_Given exercise_
The listing below holds a line with "The three.js and" and a later line with "from mathutils import Matrix, Vector, noise". Write out those two lines and every line between them, exactly, and nothing else.

_Data extract_
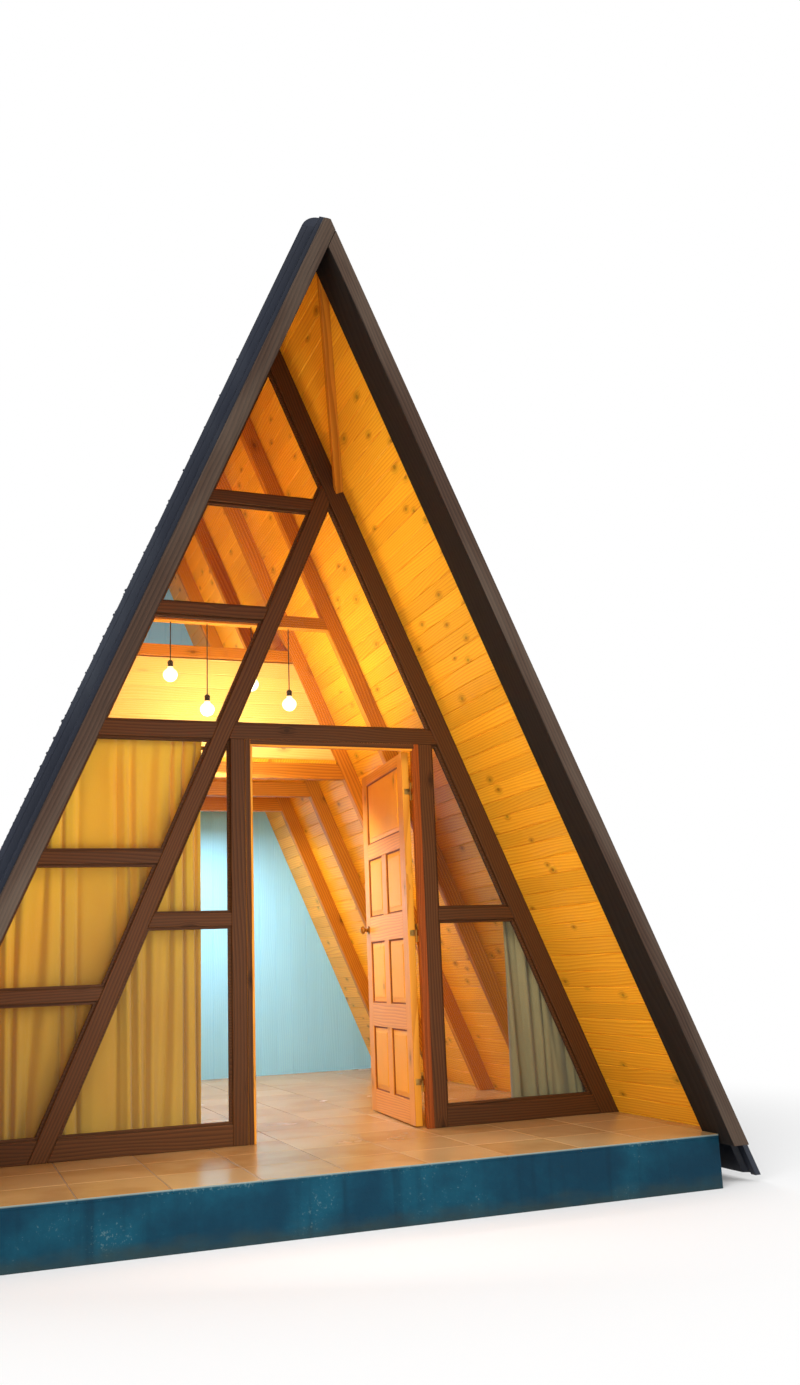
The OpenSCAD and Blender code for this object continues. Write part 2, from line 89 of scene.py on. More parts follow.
stand, sensor, focal_px, height_px = Vector((-1.7093, -8.005, 1.0898)), 36, 1202.48, 1385
yaw, pitch, roll = (math.radians(a) for a in (21.1486, 12.9732, -2.2933))
ahead = Vector((math.sin(yaw) * math.cos(pitch), math.cos(yaw) * math.cos(pitch), math.sin(pitch)))
level = Vector((math.cos(yaw), -math.sin(yaw), 0))
rise = level.cross(ahead)
right = level * math.cos(roll) + rise * math.sin(roll)
up = rise * math.cos(roll) - level * math.sin(roll)

camera = added("camera", bpy.data.cameras.new("camera"))
camera.matrix_world = Matrix.Translation(stand) @ facing(right, up, -ahead)
camera.data.sensor_width = sensor
camera.data.lens = sensor * focal_px / height_px
bpy.context.scene.camera = camera
print("lens", round(camera.data.lens, 2), "mm")

# %% [markdown]
# ## Hands for the modelling
#
# An operator works on all that is selected, so every step starts by selecting one thing. These
# helpers select an object and pick its faces or edges by where they lie.

# %% Helpers that select
def only(*things):
    """Selects these objects and nothing else."""
    bpy.ops.object.select_all(action="DESELECT")
    for thing in things:
        thing.select_set(True)
    bpy.context.view_layer.objects.active = things[-1]


def pick(piece, kind, where):
    """Goes into edit mode with the faces or edges picked that pass a test on their place."""
    only(piece)
    bpy.ops.object.mode_set(mode="EDIT")
    bpy.ops.mesh.select_mode(type=kind)
    bpy.ops.mesh.select_all(action="DESELECT")
    bpy.ops.object.mode_set(mode="OBJECT")
    mesh = piece.data
    if kind == "FACE":
        for face in mesh.polygons:
            face.select = bool(where(face.center, face.normal))
    else:
        for edge in mesh.edges:
            a, b = (mesh.vertices[i].co for i in edge.vertices)
            edge.select = bool(where(a, b))
    bpy.ops.object.mode_set(mode="EDIT")


def pick_all(piece):
    """Goes into edit mode with everything picked."""
    only(piece)
    bpy.ops.object.mode_set(mode="EDIT")
    bpy.ops.mesh.select_all(action="SELECT")


def done():
    bpy.ops.object.mode_set(mode="OBJECT")


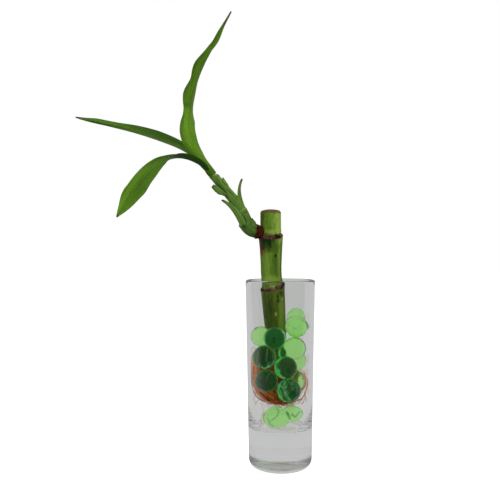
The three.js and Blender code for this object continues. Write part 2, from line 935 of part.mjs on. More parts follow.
function rootsGeometry() {
  let whole = crownSolid();
  for (let i = 0; i < ROOTS.strands; i += 1) {
    const points = rootPoints(i);
    if (points.length < ROOTS.fewestPoints) continue;
    const radiusAt = (u) => THREE.MathUtils.lerp(ROOTS.thick, ROOTS.thin, u);
    const line = new THREE.CatmullRomCurve3(points);
    whole = whole.add(solidOf(rod(line, radiusAt, points.length - 1, ROOTS.sides)));
  }
  for (const bead of beads) {
    const space = new THREE.IcosahedronGeometry(bead.radius + CLEARANCE, BEAD_DETAIL);
    whole = whole.subtract(solidOf(space.translate(...bead.middle.toArray())));
  }
  // Merging the corners again can pinch off a small hollow between strands, which is then filled.
  const cut = geometryOf(whole.subtract(caneSpace));
  return geometryOf(solidOf(cut));
}

// The whole plant in its glass

const plant = new THREE.Group();
plant.add(
  mesh('glass', glassGeometry(), COLOURS.glass),
  mesh('cane', caneGeometry(), COLOURS.cane),
  mesh('shoot', shootGeometry(), COLOURS.shoot),
  mesh('shoot_collar', collarGeometry(), COLOURS.collar),
  mesh('roots', rootsGeometry(), COLOURS.root),
);

const leafNames = Object.keys(LEAVES);
leafNames.forEach((name, i) => plant.add(seatedLeaf(name, leafNames.slice(0, i))));

beads.forEach(({ middle, radius }, i) => {
  const name = `water_bead_${String(i + 1).padStart(2, '0')}`;
  const bead = mesh(name, new THREE.IcosahedronGeometry(radius, BEAD_DETAIL), COLOURS.bead);
  bead.position.copy(middle);
  plant.add(bead);
});

export default plant;
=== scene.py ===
import math
import random

import bpy
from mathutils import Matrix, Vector, noise


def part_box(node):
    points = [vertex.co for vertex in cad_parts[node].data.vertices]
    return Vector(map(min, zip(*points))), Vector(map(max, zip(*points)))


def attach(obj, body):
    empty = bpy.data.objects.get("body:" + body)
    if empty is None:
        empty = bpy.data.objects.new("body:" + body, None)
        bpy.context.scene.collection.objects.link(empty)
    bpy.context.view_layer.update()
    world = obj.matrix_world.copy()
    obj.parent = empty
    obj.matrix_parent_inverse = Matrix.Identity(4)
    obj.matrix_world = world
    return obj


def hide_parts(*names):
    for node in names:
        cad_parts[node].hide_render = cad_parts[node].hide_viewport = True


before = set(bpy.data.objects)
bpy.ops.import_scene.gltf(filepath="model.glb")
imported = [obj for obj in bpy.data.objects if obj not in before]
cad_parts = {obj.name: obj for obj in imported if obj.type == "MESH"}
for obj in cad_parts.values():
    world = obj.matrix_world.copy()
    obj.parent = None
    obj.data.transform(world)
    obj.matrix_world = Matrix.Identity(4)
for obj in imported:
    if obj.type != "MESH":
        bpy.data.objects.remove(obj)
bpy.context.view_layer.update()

MM = 0.001
BODY = "root"

# Driving dimensions

GLASS = {
    "height": 105.0,
    "rim_radius": 19.5,
    "foot_radius": 17.8,
    "heel": 5.0,
    "wall": 1.8,
    "base": 21.8,
    "corner_reach": 4.2,
    "corner_rise": 15.0,
    "segments": 192,
    # How many rings each stretch of the section has.
    "foot_rings": 10,
    "arc_rings": 16,
    "wall_rings": 24,
    "corner_rings": 36,
    "floor_rings": 8,
}

CANE = {
    "line": [
        (-1.6, 8.3, 50.0), (-2.3, 8.8, 75.0), (-3.9, 9.2, 98.0),
        (-4.8, 9.4, 109.0), (-5.05, 9.5, 129.0), (-5.1, 9.5, 144.2),
    ],
    "profile": [
        (50.0, 5.5), (52.0, 5.95), (62.0, 5.95), (76.0, 6.2), (88.0, 6.7), (97.5, 7.0),
        (99.2, 7.2), (100.4, 7.1), (101.6, 6.4), (105.0, 6.05), (112.0, 6.05), (122.0, 6.45),
        (127.4, 6.85), (128.8, 7.0), (130.0, 6.8), (131.2, 6.15), (134.0, 5.95),
        (143.4, 6.0), (144.2, 5.7),
    ],
    "foot_inset": 0.6,
    "cut_tilt": math.radians(9),
    "cut_height": 6.0,
    # The cut top: how far it is below the top where its edge starts to round, and then its
    # rounded edge, its dry rim and its sunken face, as a drop and an inset.
    "edge": 0.4,
    "cut_rings": [(0.12, 0.12), (0.0, 0.4), (0.0, 0.8), (0.25, 1.2), (0.32, 3.0)],
    # How far below the top the bark starts to dry and is dry, and the heights between which the
    # old bark below turns into the young bark above.
    "drying": (2.2, 1.4),
    "old_to_young": (96.5, 102.0),
    # The two ringed leaf scars: height, how far the ring waves, half its thickness, its seed,
    # and how much higher the ring is on its right, and lower elsewhere.
    "scars": [(100.3, 0.5, 1.2, 3.1, 1.2), (129.6, 0.5, 1.4, 8.7, 0.5)],
    "sides": 96,
    "ring_step": 0.45,
}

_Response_
The three.js and Blender code for this object continues. Write part 2, from line 935 of part.mjs on. More parts follow.
function rootsGeometry() {
  let whole = crownSolid();
  for (let i = 0; i < ROOTS.strands; i += 1) {
    const points = rootPoints(i);
    if (points.length < ROOTS.fewestPoints) continue;
    const radiusAt = (u) => THREE.MathUtils.lerp(ROOTS.thick, ROOTS.thin, u);
    const line = new THREE.CatmullRomCurve3(points);
    whole = whole.add(solidOf(rod(line, radiusAt, points.length - 1, ROOTS.sides)));
  }
  for (const bead of beads) {
    const space = new THREE.IcosahedronGeometry(bead.radius + CLEARANCE, BEAD_DETAIL);
    whole = whole.subtract(solidOf(space.translate(...bead.middle.toArray())));
  }
  // Merging the corners again can pinch off a small hollow between strands, which is then filled.
  const cut = geometryOf(whole.subtract(caneSpace));
  return geometryOf(solidOf(cut));
}

// The whole plant in its glass

const plant = new THREE.Group();
plant.add(
  mesh('glass', glassGeometry(), COLOURS.glass),
  mesh('cane', caneGeometry(), COLOURS.cane),
  mesh('shoot', shootGeometry(), COLOURS.shoot),
  mesh('shoot_collar', collarGeometry(), COLOURS.collar),
  mesh('roots', rootsGeometry(), COLOURS.root),
);

const leafNames = Object.keys(LEAVES);
leafNames.forEach((name, i) => plant.add(seatedLeaf(name, leafNames.slice(0, i))));

beads.forEach(({ middle, radius }, i) => {
  const name = `water_bead_${String(i + 1).padStart(2, '0')}`;
  const bead = mesh(name, new THREE.IcosahedronGeometry(radius, BEAD_DETAIL), COLOURS.bead);
  bead.position.copy(middle);
  plant.add(bead);
});

export default plant;
=== scene.py ===
import math
import random

import bpy
from mathutils import Matrix, Vector, noise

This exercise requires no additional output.